单元测试通常放在 src/ 文件内部,通过 #[cfg(test)] 编译。集成测试则放在独立的 tests/ 目录里,专门测试 crate 的公开 API,这和 C# 中把项目当成外部程序集来测试很像。
my_crate/
|- src/
| |- lib.rs // public API
| |- internal.rs // private implementation
|- tests/
| |- smoke.rs // each file is a separate test binary
| |- api_tests.rs
| |- common/
| |- mod.rs // shared test helpers
|- Cargo.toml
Writing Integration Tests | 编写集成测试
Each file in tests/ is compiled as a separate crate that depends on your library:
tests/ 下的每个文件都会被编译成一个独立的测试 crate,它通过依赖方式使用你的库:
#![allow(unused)]
fn main() {
// tests/smoke.rs - can only access pub items from my_crate
use my_crate::{process_order, Order, OrderResult};
#[test]
fn process_valid_order_returns_confirmation() {
let order = Order::new("SKU-001", 3);
let result = process_order(order);
assert!(matches!(result, OrderResult::Confirmed { .. }));
}
}Shared Test Helpers | 共享测试辅助代码
Put shared setup code in tests/common/mod.rs (not tests/common.rs, which would be treated as its own test file):
共享的测试辅助代码建议放进 tests/common/mod.rs,而不是 tests/common.rs,否则它会被当成独立测试文件:
#![allow(unused)]
fn main() {
// tests/common/mod.rs
use my_crate::Config;
pub fn test_config() -> Config {
Config::builder()
.database_url("sqlite::memory:")
.build()
.expect("test config must be valid")
}
}#![allow(unused)]
fn main() {
// tests/api_tests.rs
mod common;
use my_crate::App;
#[test]
fn app_starts_with_test_config() {
let config = common::test_config();
let app = App::new(config);
assert!(app.is_healthy());
}
}Running Specific Test Types | 运行特定类型的测试
cargo test # run all tests (unit + integration)

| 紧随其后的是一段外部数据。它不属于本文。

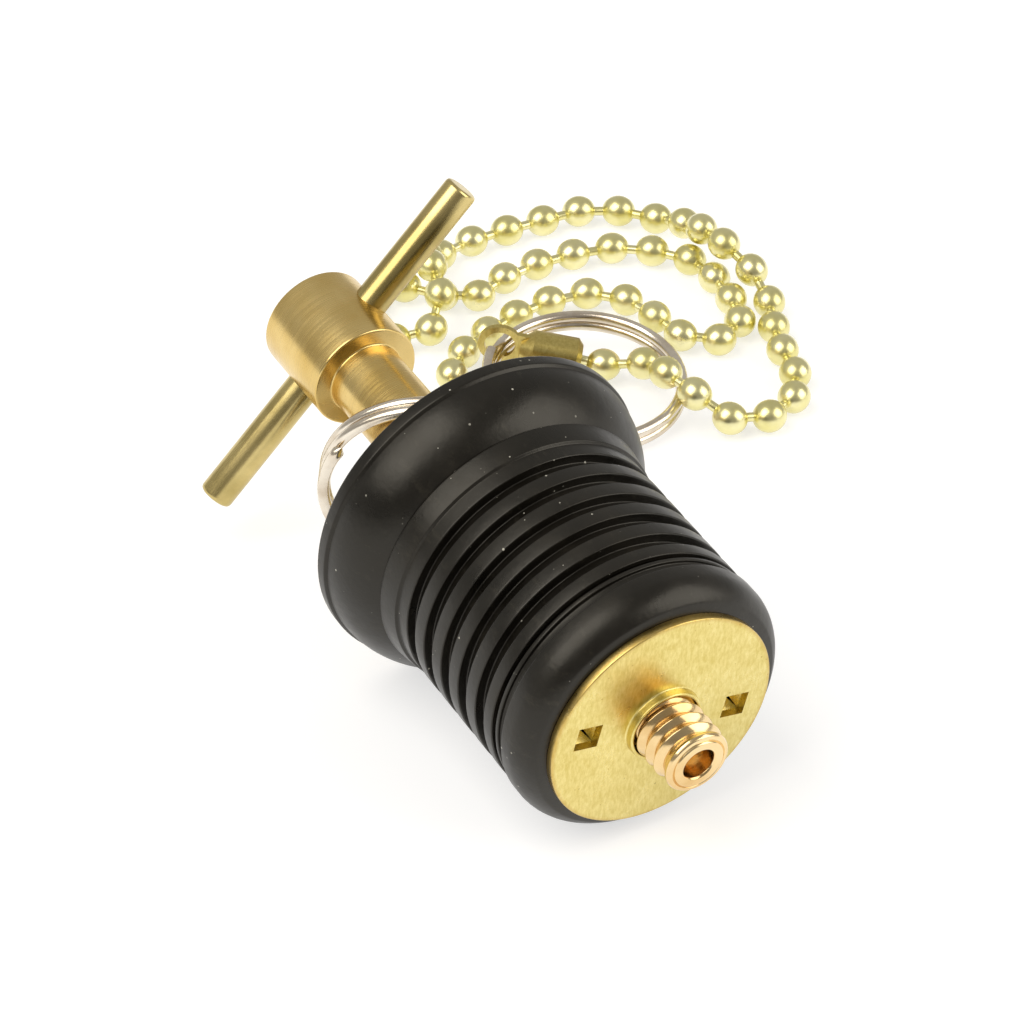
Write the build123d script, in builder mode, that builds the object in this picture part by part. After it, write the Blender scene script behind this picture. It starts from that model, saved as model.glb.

cargo test --lib # unit tests only (like dotnet test --filter Category=Unit)
cargo test --test smoke # run only tests/smoke.rs
cargo test --test api_tests # run only tests/api_tests.rs
Key difference from C#: Integration test files can only access your crate’s pub API. Private functions are invisible - this forces you to test through the public interface, which is generally better test design.
和 C# 的关键差异: Rust 的集成测试文件只能访问 crate 的 pub API,私有函数完全不可见。这会强制你站在公开接口的角度写测试,通常反而能带来更好的测试设计。